**INPUT ROWS:**
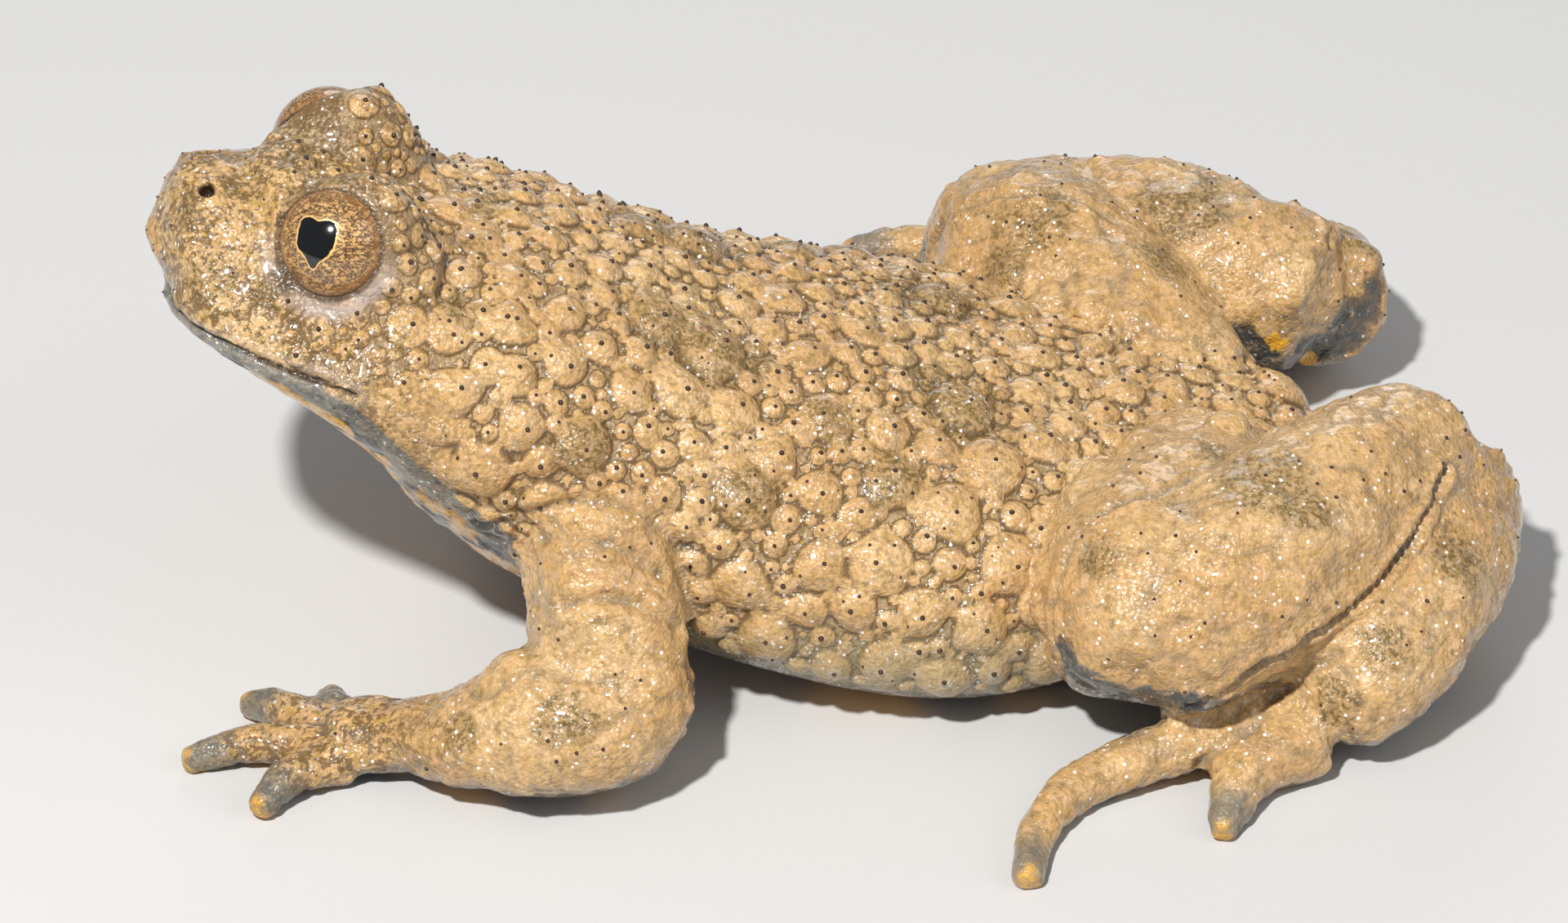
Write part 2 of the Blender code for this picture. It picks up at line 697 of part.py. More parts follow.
def centre(parts, others):
    """Moves everything so that the parts' box has its middle over the origin."""
    corners = np.array([v.co for item in parts for v in item.data.vertices])
    x, y, _ = (corners.min(axis=0) + corners.max(axis=0)) / 2
    for item in (*parts, *others):
        item.data.transform(Matrix.Translation((-x, -y, 0)))


def collect(name, items):
    """Puts the items in a collection of their own."""
    group = bpy.data.collections.new(name)
    bpy.context.scene.collection.children.link(group)
    for item in items:
        bpy.context.scene.collection.objects.unlink(item)
        group.objects.link(item)


def build():
    clear_scene()
    flesh, cutters = head_and_torso()
    body_clear = cutters[-1]
    eyes = {}
    for name, side in SIDES.items():
        eyes["eye_" + name] = eyeball(side)
        pieces, tools = leg(side, name, body_clear)
        cutters += tools
        pieces.update(arm(side, name, body_clear))
        flesh.update({kind + "_" + name: piece for kind, piece in pieces.items()})
    for parts, material in ((flesh, skin_material()), (eyes, iris_material())):
        for name, item in parts.items():
            finish(item, name, material)
    parts = [*flesh.values(), *eyes.values()]
    centre(parts, cutters)
    collect("fire_bellied_toad", parts)
    collect("cutters", cutters)


build()
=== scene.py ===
"""A fire bellied toad at life size: its warty skin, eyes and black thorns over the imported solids."""

import math
import random

import bmesh
import bpy
import numpy as np
from bpy.props import FloatProperty, FloatVectorProperty, IntProperty, PointerProperty
from mathutils import Matrix, Vector, noise
from mathutils.bvhtree import BVHTree
from mathutils.kdtree import KDTree


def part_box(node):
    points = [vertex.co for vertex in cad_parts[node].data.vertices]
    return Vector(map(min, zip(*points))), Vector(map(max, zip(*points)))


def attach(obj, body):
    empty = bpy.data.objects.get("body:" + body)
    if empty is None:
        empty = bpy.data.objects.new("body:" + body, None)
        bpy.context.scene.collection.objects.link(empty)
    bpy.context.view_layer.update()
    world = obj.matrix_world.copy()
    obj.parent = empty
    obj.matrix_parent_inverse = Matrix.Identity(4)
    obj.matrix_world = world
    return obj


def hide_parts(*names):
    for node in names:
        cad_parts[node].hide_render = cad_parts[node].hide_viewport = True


bl_info = {
    "name": "Fire Bellied Toad",
    "version": (1, 0, 0),
    "blender": (4, 5, 0),
    "location": "View3D > Sidebar > Toad",
    "description": "Builds a fire bellied toad's skin, eyes and thorns, with a studio stage",
    "category": "Add Mesh",
}

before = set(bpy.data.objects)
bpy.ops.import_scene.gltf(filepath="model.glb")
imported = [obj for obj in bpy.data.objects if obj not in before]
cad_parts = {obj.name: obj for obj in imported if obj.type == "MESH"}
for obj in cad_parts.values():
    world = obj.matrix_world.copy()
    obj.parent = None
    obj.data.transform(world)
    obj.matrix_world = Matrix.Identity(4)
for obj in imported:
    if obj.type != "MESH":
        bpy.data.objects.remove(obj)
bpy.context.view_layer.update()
ROOT = "root"
SKIN_NODES = [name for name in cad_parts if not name.startswith("eye_")]

BODY_LENGTH = 0.045  # snout to vent
UNIT = BODY_LENGTH / 45  # the tables below are in this unit, 1 mm on this toad
EYE_RADIUS = 2.1
EYE_PLACE = (-16.2, 3.15, 18.15)
EYE_AXIS = (-0.33, 0.80, 0.50)
LID_OPENING = 65.5  # degrees from the eye's axis to the lids' edge
LID_PLACE = (-15.75, 2.9, 18.1)
LID_RADII = (2.65, 2.3, 2.45)
BROW_PLACE = (-15.75, 3.2, 16.7)
BROW_RADII = (3.3, 2.9, 1.9)
NOSTRIL_PLACE = (-20.75, 1.15, 19.2)
MOUTH_ROWS = (
    (-22.9, 0.0, 15.7),
    (-22.4, 2.4, 15.5),
    (-21.5, 4.0, 15.45),
    (-20.2, 5.3, 15.3),
    (-18.7, 6.1, 15.0),
    (-17.3, 6.7, 14.7),
    (-16.0, 7.1, 14.2),
)

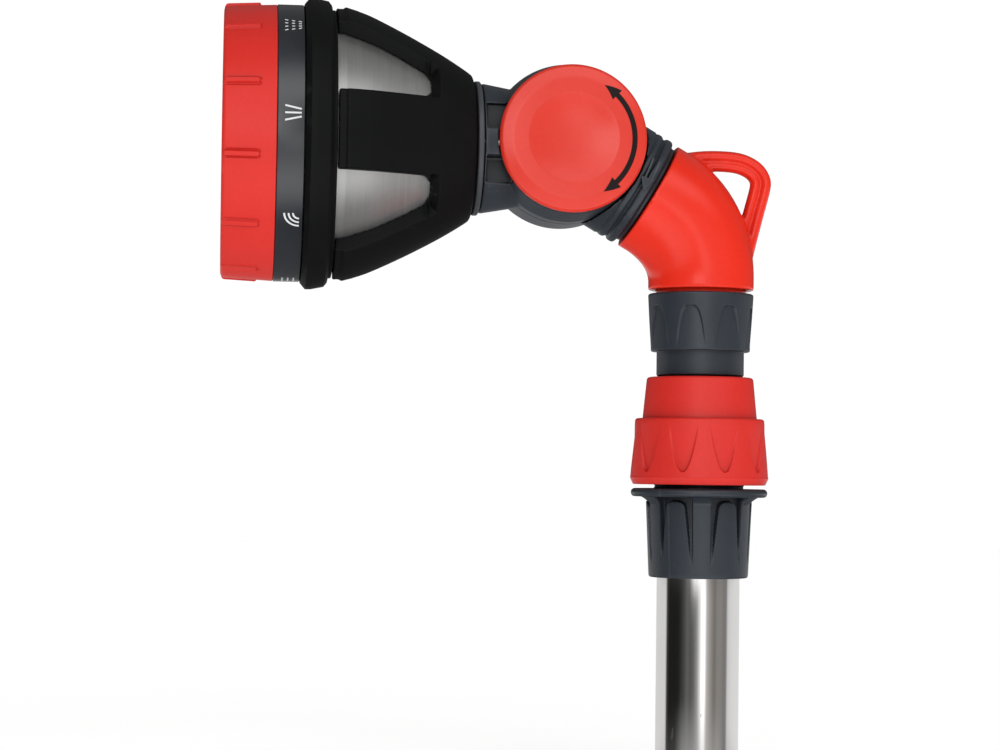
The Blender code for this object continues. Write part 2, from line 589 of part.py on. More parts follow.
turned("bumper_ring", [
    (40.2, BUMPER_FRONT), (BUMPER_R, 74.8), (BUMPER_R, 73.4), (41.1, 69.9), (40.0, 68.7),
    (38.4, 68.7), (38.4, 67.6), (35.55, 67.6), (35.55, BUMPER_FRONT),
], N_HEAD, head_axis, "black")

# Sprung seal below the head axis
turned("seal_cup", [
    (3.6, 67.0), (4.3, 66.3), (4.3, 63.8), (2.2, 63.8), (2.2, 67.0),
], N_BORE, head_axis, "rubber", shift(*SEAL_AT))
coil("seal_spring", radius=3.6, wire_r=0.4, low=60.4, high=63.6,
     turns=2.0, per_turn=8, frame=head_axis, at=SEAL_AT)

# Sprung detent ball above the head axis
coil("detent_coil", radius=1.9, wire_r=0.3, low=59.2, high=63.3,
     turns=2.5, per_turn=7, frame=head_axis, at=DETENT_AT)
draft = bmesh.new()
bmesh.ops.create_uvsphere(draft, u_segments=10, v_segments=6, radius=2.2 * MM)
ball = finished(draft, "detent_ball")
ball.shade_smooth()
add("detent_ball", ball, head_axis, "steel", shift(*DETENT_AT, 65.7))

# ====================================================================== dial
DIAL_R, DIAL_REAR, DIAL_FRONT = 39.6, BUMPER_FRONT + GAP, 83.9
BEZEL_FRONT, BEZEL_R = 99.2, 38.8
PORTS = 8

turned("dial_ring", [
    (DIAL_R, DIAL_FRONT), (DIAL_R, DIAL_REAR), (35.7, DIAL_REAR), (35.7, DIAL_FRONT),
], N_HEAD, dial_axis, "dark")
turned("bezel_ring", [
    (37.0, BEZEL_FRONT), (38.3, 98.7), (BEZEL_R, 97.4), (39.5, 84.2), (37.1, 84.2),
    (37.1, 97.5), (35.8, 97.5), (35.8, BEZEL_FRONT),
], N_HEAD, dial_axis, "red")

# Pattern disc with its rim; a ring of ports passes over the seal
manifold = turned("pattern_manifold", [
    (35.3, 94.6), (35.3, 77.2), (33.6, 76.8), (33.6, 67.2), (29.8, 67.2), (29.8, 68.8),
    (24.2, 68.8), (24.2, 67.2), (1.9, 67.2), (1.9, 74.0), (5.0, 74.0), (5.0, 71.0),
    (31.0, 71.0), (32.6, 94.6),
], N_HEAD, dial_axis, "light_grey")
for i in range(PORTS):
    angle = math.radians(360.0 / PORTS * i)
    boolean(manifold, rod(f"pattern_port_{i + 1}", 2.4, 65.0, 73.0, dial_axis, 7,
                          (-SEAL_OFFSET * math.cos(angle), SEAL_OFFSET * math.sin(angle))))

turned("spray_plate", [
    (36.7, 97.1), (36.7, 95.0), (6.2, 95.0), (6.2, 97.1),
], N_HEAD, dial_axis, "light_grey")
turned("centre_washer", [(4.4, 75.0), (4.4, 74.2), (2.0, 74.2), (2.0, 75.0)],
       N_TINY, dial_axis, "steel")
turned("centre_screw", [
    (0.0, 77.6), (3.0, 77.2), (3.2, 75.3), (1.5, 75.3), (1.5, 58.4), (0.0, 58.0),
], N_TINY, dial_axis, "steel")
turned("centre_cap", [
    (0.0, 98.9), (6.2, 98.6), (8.4, 97.4), (5.9, 97.4), (5.9, 93.6), (0.0, 93.6),
], N_SMALL, dial_axis, "red")
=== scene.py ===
"""Garden watering lance spray head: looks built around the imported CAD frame.

The tube stands along +Z. Above its coupler an elbow bends over to a tilting knuckle that
carries the head, and the camera looks from the -Y side. Shapes are in millimetres in four
local frames (tube, neck, head and tilt pivot); light, camera and shader sizes are in metres.
"""

import json
import math

import bpy
import bmesh
import numpy as np
from mathutils import Matrix, Quaternion, Vector


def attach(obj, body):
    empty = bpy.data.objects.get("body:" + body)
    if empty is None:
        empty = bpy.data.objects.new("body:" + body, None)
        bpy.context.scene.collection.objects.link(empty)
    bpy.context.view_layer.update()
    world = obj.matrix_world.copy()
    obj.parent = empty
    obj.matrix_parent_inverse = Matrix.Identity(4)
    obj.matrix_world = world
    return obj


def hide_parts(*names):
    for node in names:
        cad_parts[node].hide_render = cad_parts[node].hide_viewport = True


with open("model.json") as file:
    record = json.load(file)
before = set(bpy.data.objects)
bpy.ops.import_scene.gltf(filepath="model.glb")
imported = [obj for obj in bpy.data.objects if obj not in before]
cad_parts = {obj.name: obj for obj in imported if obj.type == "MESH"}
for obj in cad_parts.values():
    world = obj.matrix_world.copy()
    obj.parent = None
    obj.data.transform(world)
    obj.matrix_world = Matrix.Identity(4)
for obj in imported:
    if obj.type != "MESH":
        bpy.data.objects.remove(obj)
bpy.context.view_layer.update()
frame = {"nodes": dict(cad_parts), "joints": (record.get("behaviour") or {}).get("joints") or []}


MM = 0.001
nodes = frame["nodes"]
joints = {joint["name"]: joint for joint in frame["joints"]}
PIVOT = Vector(joints["head_tilt"]["pos_m"])
HEAD_ORIGIN = Vector((PIVOT.x, PIVOT.y, joints["pattern_dial"]["pos_m"][2]))
TUBE_FOOT = Vector(joints["coupling_swivel"]["pos_m"])
TUBE_FOOT.z = 0.0
NECK = Vector(joints["neck_swivel"]["axis"]).normalized()
HEAD = Vector(joints["pattern_dial"]["axis"]).normalized()


# ------------------------------------------------------------------ frames
def frame_at(origin, axis_z, axis_x):
    z = Vector(axis_z).normalized()
    x = Vector(axis_x)
    x = (x - x.dot(z) * z).normalized()
    matrix = Matrix((x, z.cross(x), z)).transposed().to_4x4()
    matrix.translation = origin
    return matrix


AT_TUBE = frame_at(TUBE_FOOT, (0, 0, 1), (1, 0, 0))
AT_NECK = frame_at(PIVOT, NECK, (0.5, 0, 0.866))
AT_HEAD = frame_at(HEAD_ORIGIN, HEAD, (0, 0, 1))
AT_PIVOT = frame_at(PIVOT, (0, -1, 0), (1, 0, 0))


# --------------------------------------------------------------- materials
class Graph:
    """Short calls that add linked nodes to one node tree."""

    def __init__(self, tree):
        self.tree = tree

    def fill(self, node, values):
        """Links sockets, sets numbers, and gives colour triples an alpha of one."""
        for key, value in values.items():
            if isinstance(value, bpy.types.NodeSocket):
                self.tree.links.new(value, node.inputs[key])
            elif isinstance(value, tuple):
                node.inputs[key].default_value = (*value, 1.0)
            else:
                node.inputs[key].default_value = value

    def node(self, kind, values=None, **settings):
        made = self.tree.nodes.new("ShaderNode" + kind)
        for key, value in settings.items():
            setattr(made, key, value)
        self.fill(made, values or {})
        return made

    def coords(self, scale=(1, 1, 1)):
        where = self.node("TexCoord").outputs["Object"]
        mapping = self.node("Mapping", {"Vector": where})
        mapping.inputs["Scale"].default_value = scale
        return mapping.outputs["Vector"]

    def noise(self, vector, scale, detail=3.0, rough=0.55):
        values = {"Scale": scale, "Detail": detail, "Roughness": rough, "Vector": vector}
        return self.node("TexNoise", values).outputs["Fac"]

    def remap(self, value, span, to):
        values = dict(zip(("From Min", "From Max", "To Min", "To Max"), (*span, *to)))
        return self.node("MapRange", values | {"Value": value}).outputs["Result"]

    def maths(self, operation, first, second):
        return self.node("Math", {0: first, 1: second}, operation=operation).outputs["Value"]

    def mixed(self, factor, first, second):
        """Colour mix: the node's colour sockets are inputs 6 and 7 and output 2."""
        values = {6: first, 7: second, 0: factor}
        return self.node("Mix", values, data_type="RGBA").outputs[2]

    def bump(self, height, strength, distance, normal=None):
        values = {"Strength": strength, "Distance": distance, "Height": height}
        if normal is not None:
            values["Normal"] = normal
        return self.node("Bump", values).outputs["Normal"]


def new_look(name):
    material = bpy.data.materials.new(name)
    material.use_nodes = True
    look = Graph(material.node_tree)
    return material, look, material.node_tree.nodes["Principled BSDF"]


def scaled(colour, gain):
    return tuple(min(1.0, v * gain) for v in colour)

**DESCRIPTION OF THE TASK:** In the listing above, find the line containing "name: piece for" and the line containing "bellied toad at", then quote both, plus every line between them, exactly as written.

**COMPLETE RESPONSE:**
        flesh.update({kind + "_" + name: piece for kind, piece in pieces.items()})
    for parts, material in ((flesh, skin_material()), (eyes, iris_material())):
        for name, item in parts.items():
            finish(item, name, material)
    parts = [*flesh.values(), *eyes.values()]
    centre(parts, cutters)
    collect("fire_bellied_toad", parts)
    collect("cutters", cutters)


build()
=== scene.py ===
"""A fire bellied toad at life size: its warty skin, eyes and black thorns over the imported solids."""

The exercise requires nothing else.